RAYNHAM, MASS. (WHDH) - They’re finally a family – mom, dad and little Finn.
It took nine years of trying, and 3 months in a Florida hospital, and a crucial contribution from two strangers in Massachusetts.
“It’s funny how things turn out the way that they’re supposed to,” said Jess Hill.
She and her husband, Chris, were trying to conceive and running out of options.
“We had exhausted all of our emotions, all of our finances on fertility treatments,” said Jess.
Jess started searching the internet – trying to find a new way to have the baby they so desperately wanted.
“Embryo adoption popped up on the screen, and i was like, what’s that?” said Jess.
It’s a way for couples who already have the families they want to share embryos they created during fertility treatments. The frozen, fertilized eggs can suddenly change everything for a couple that hasn’t been able to conceive.
“When we came upon embryo adoption we knew that this was what we were supposed to do,” said Jess.
Jess found a mom who had the power to help make her a mom too.
“We had a lot in common she was very similar to me,” said Kira Moynihan.
Kira and her husband are raising two little girls in Raynham. They used IVF to conceive and had several frozen embryos they were not going to use.
“It’s a very hard thing to think about somebody else raising what is potentially your child so we wanted to be very careful and very cautious which is a hard thing,” said Kira.
In almost no time, the two women formed a bond.
“All of a sudden she wrote me and said, ‘I really feel like we have a connection, would you consider talking to me more about us donating our embryos to you,'” said Jess.
Adopting and donating embryos can be an emotional, complicated and delicate process.
Embryos have to be genetically tested and carefully transported in a frozen state. There are legal forms that need to be signed.
And that adds up. The couple adopting the embryo pays all those bills. And the couple that donates, doesn’t get any money.
“It’s illegal for you to actually sell the embryos,” said Kira.
Embryo adoption led to pregnancy – and finally Finn.

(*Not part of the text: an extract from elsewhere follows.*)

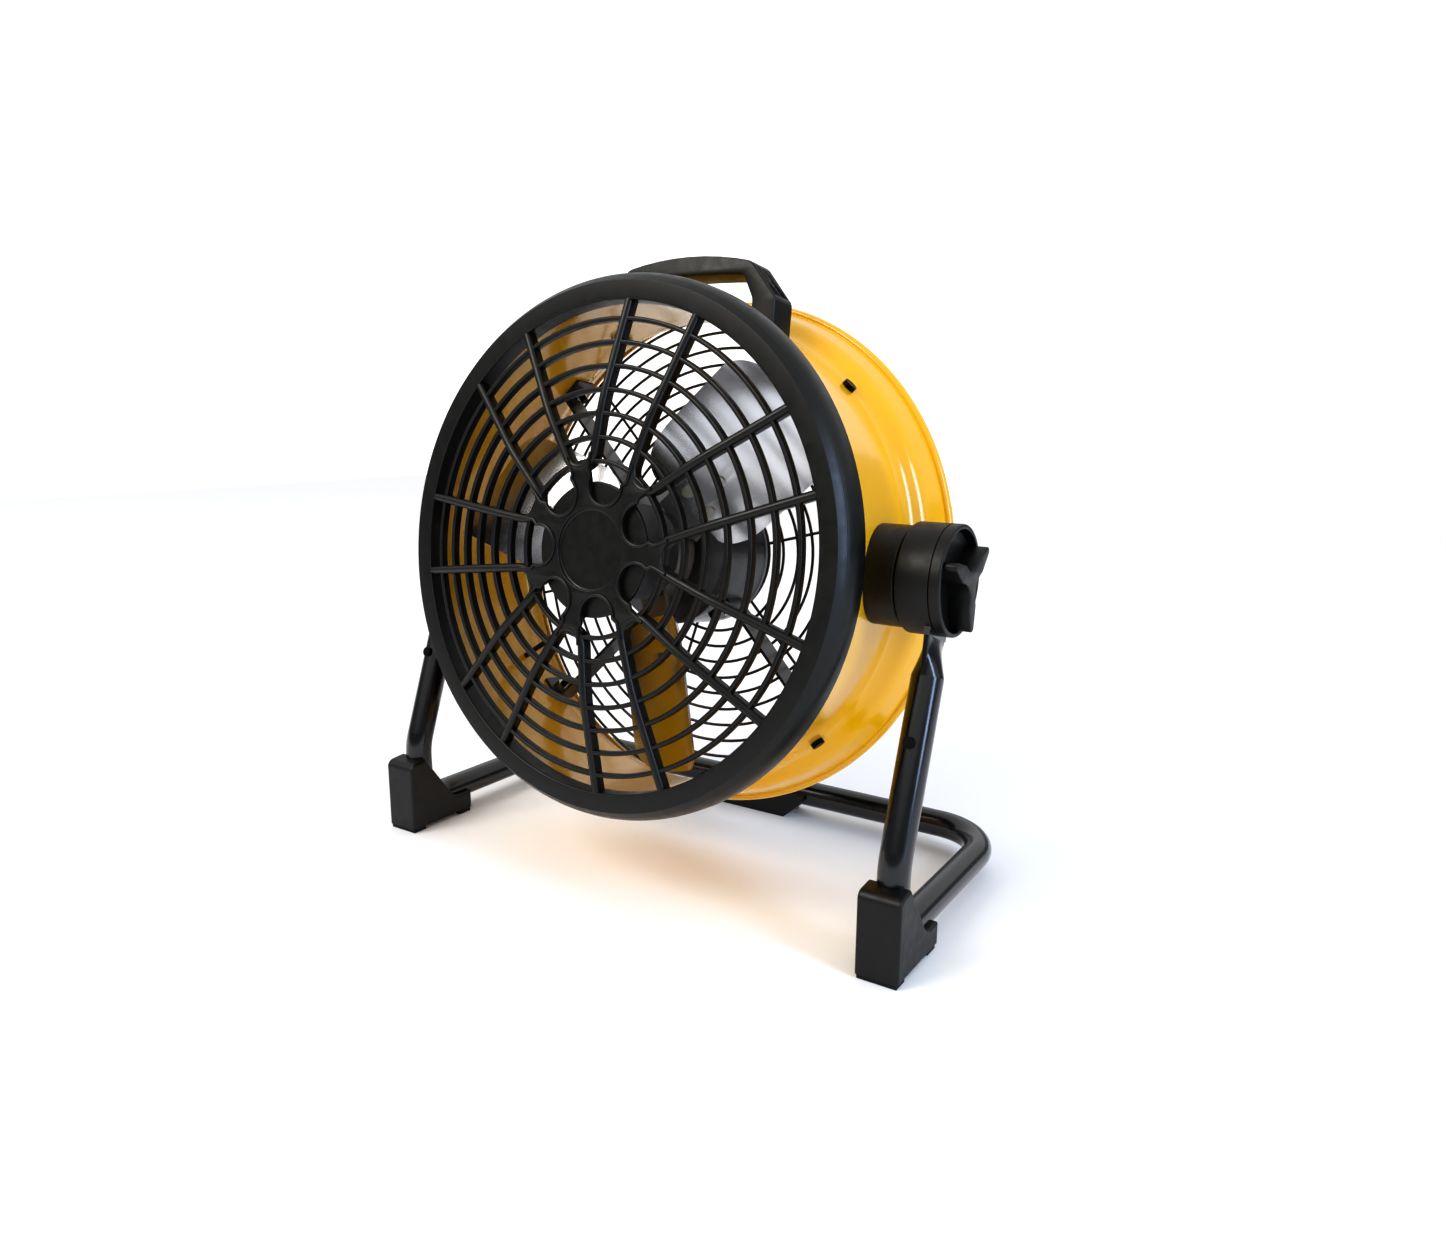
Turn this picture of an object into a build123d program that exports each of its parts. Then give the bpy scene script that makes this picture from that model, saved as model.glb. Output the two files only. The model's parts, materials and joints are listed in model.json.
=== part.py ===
from build123d import *
from math import asin, atan, atan2, cos, degrees, radians, sin, sqrt, tan
import os

# Portable axial air mover: a steel drum with a motor and a three-blade fan inside, hung
# between two legs of a bent-tube stand. Lengths are in millimetres. +Z is up and -Y is the
# side the air leaves by. The pieces are drawn from a point on the floor, midway between
# the feet, in the plane of their front faces. They are saved with the origin on the floor
# under the middle of the machine.

os.makedirs("parts", exist_ok=True)

# ---------------------------------------------------------------- driving dimensions

# Fits
RUN = 0.04            # radial clearance of a shaft that turns in a bore
SLIP = 0.15           # radial clearance of a bolt or a spigot that is pushed in by hand
GAP = 0.3             # space between faces that pass each other

# Stand
MIDDLE_Y = 110.8      # middle of the machine, front to back
TUBE_OD = 22.2
TUBE_WALL = 1.5
STAND_HALF = 228.0    # middle plane to the centre line of a leg
LEG_Y = 22.6          # upright part of the leg, behind the front of the foot
TUBE_Z = 21.7         # centre line of the tubes that lie along the floor
REAR_Y = 229.9        # centre line of the rear crossbar
LEG_LEAN = 19.5       # backward lean of the upper part of the leg, degrees
ELBOW_R = 60.0        # bend between the upright and the leaning part
ANKLE_R = 26.0        # bend inside the foot
CORNER_R = 48.0       # rear corners of the frame
JOINT_Z = 162.0       # height of the joint between the frame and the upper leg
SPIGOT_L = 24.0       # swaged end of the upper leg that slides into the frame
FLAT_T = 4.4          # thickness of the flattened end of the upper leg
FLAT_W = 32.0         # its width, and the diameter of its round end
FLAT_START = 66.0     # distance below the pivot at which the tube is still round
FLAT_END = 40.0       # distance below the pivot at which it is fully flat
LEG_SCREW_R = 2.0
LEG_SCREW_HEAD_R = 4.0
LEG_SCREW_HEAD_H = 2.4
LEG_SCREW_L = 8.0

# Feet
FOOT_W = 31.5
FOOT_D = 67.7
FOOT_FRONT_H = 56.0
FOOT_TOP_H = 63.5
FOOT_TOP_Y = 17.0
FOOT_LEDGE_H = 19.5
FOOT_LEDGE_L = 12.0
FOOT_SWEEP_END = (43.5, 26.0)
FOOT_ROUND_Y = 6.0
FOOT_EDGE_R = 2.0
PAD_T = 3.0           # rubber pad under each foot
PAD_L = 13.0          # its length, front to back
REAR_FOOT_TOP_W = 112.0
REAR_FOOT_BOTTOM_W = 72.0
REAR_FOOT_D = 30.0

# Head: pivot, rest tilt and axial stations, measured forward from the pivot
PIVOT_Y = 87.2
PIVOT_Z = 255.6
TILT = 7.6            # the outlet points this far above the horizontal at rest
RIM_S = 85.0          # front face of the grille's rim
SKIRT_S = 61.0        # rear edge of its skirt
DOME_H = 12.0         # the middle of the grille stands this far ahead of its rim
SHOULDER_S = -36.0    # where the drum starts to widen
SHOULDER_L = 10.0
REAR_S = -74.0        # rear lip of the drum

# Drum
DRUM_R = 184.5        # outside of its front cylinder
SHEET = 1.5
DRUM_FRONT_S = 70.0
FLANGE_R = 193.0      # front flange that the grille is screwed to
BAND_R = 197.0        # outside of the wide rear band where it starts
BAND_REAR_R = 203.0
LIP_R = 207.5         # outside of the rolled rear lip
BEAD_R = 3.4

# Grille
RIM_R = 197.5
RIM_INNER_R = 176.0
RIM_ROUND = 8.0
GRILLE_WALL = 3.0
RIM_LIP_D = 15.0      # depth of the rim's inner wall
PAIRS = 7             # ribs stand in pairs
PAIR_ANGLE = 180.0    # one pair points at the left leg
RIB_W = 6.6
RIB_D = 9.5
RIB_ROOT_R = 52.0
RIB_ROOT_X = 16.6     # half distance between the ribs of a pair, at the root
RIB_TIP_X = 30.0      # and at the tip
RING_COUNT = 7
RING_FIRST_R = 62.8
RING_PITCH = 16.7
RING_W = 3.4
RING_D = 6.2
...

But there were real challenges.
Finn was a preemie – weighing only one pound and two ounces at birth.
“From the beginning, he fought and fought and fought and fought,”
Fighting Finn is his nickname, and we do have a Facebook page for him, and we have gotten messages from all over the country, all over the world.”
Finn is five months old now and thriving.
Biologically he’s the son of Kira and her husband – but Jess and Chris are his mom and dad.
“Kira and her family were always supposed to be what we now consider an extension part of our family,” said Jess.
“For us, it’s just been an amazing thing. I never regret it, not for a day, not for a second. I’m so glad we did it, I’m so glad we found Jess and Chris,” said Kira.
“We not only gained Finn, we gained all of them too,” said Jess.